Archery Wire

The Crossbow Hunter You Mocked Might Save Us

 On Feb 4, 2026, the Archery Trade Association's Jennifer Mazur published, Participation Patterns of Crossbow Hunters and What They Mean for the Future of Bowhunting.

They studied over 10,000 bowhunters across 13 states, and the findings are clear. Crossbow hunters are more than just members of the hunting community, and they may well be the future of it, or at least why we have one.
 
Mazur’s piece, which I highly encourage you to read for yourself, tells us why:
 
Most crossbow hunters started with guns or other bows, and a lot of them pick up crossbows later on. Most continue to use different ways to hunt.
 
They buy licenses and gear and keep showing up. Hunting stays alive because people actually get outside, not because of likes online.
 
License sales pay for agencies, gear taxes help, and staying active (and relevant) matters for our voice.
 
If fewer people hunt, the whole system gets weaker.
 
The research shows that crossbow hunters keep showing up over the years. In some states, crossbows bring in new hunters; in others, they keep older hunters in the game.

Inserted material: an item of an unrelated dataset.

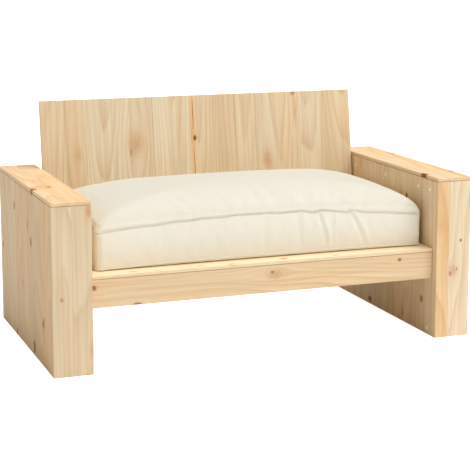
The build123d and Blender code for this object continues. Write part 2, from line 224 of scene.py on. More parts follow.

If those hunters keep buying bows and guns, pushing them away doesn’t protect anything. It just makes hunting fade even faster.
 
I keep visiting the crossbow debate because it's the latest example of many hunter-on-hunter topics we allow to divide us within our own community.
 
Fighting over crossbows is just one way hunters split up:
 
Public land or private land.
High fence or fair chase.
Rifle or archery.
Compound or traditional.
 
Every time there’s a new way to hunt, someone acts like it’s a threat. But the gear was never really the problem. It was, is, and always will be division. Gatekeeping doesn’t help hunting. It just makes us smaller. It leaves people out. And it creates the worst kind of anti-hunters, ones who once hunted.
 
Let's look at the good, if not great news, it's sharing - ATA’s numbers show crossbow hunters keep coming back and use all sorts of gear.
 
The hunter who started out differently might still buy tags at age 72, or mentor a grandkid, show up at wildlife commission meetings, or help fund habitat. In fact, he or she may do all of these things as a crossbow hunter. And that's A-OK with me.
 
Look. You don’t have to like crossbows. Hell, you don't have to like archery. But if someone hunts ethically, cares about conservation, and helps with conservation, they belong. The real problem isn’t gear, it’s us fighting with each other. When we do that, only antihunters win.
 
So, are we really gonna turn on fellow hunters, or stand together?
 
Mazur’s article makes the choice pretty simple, right?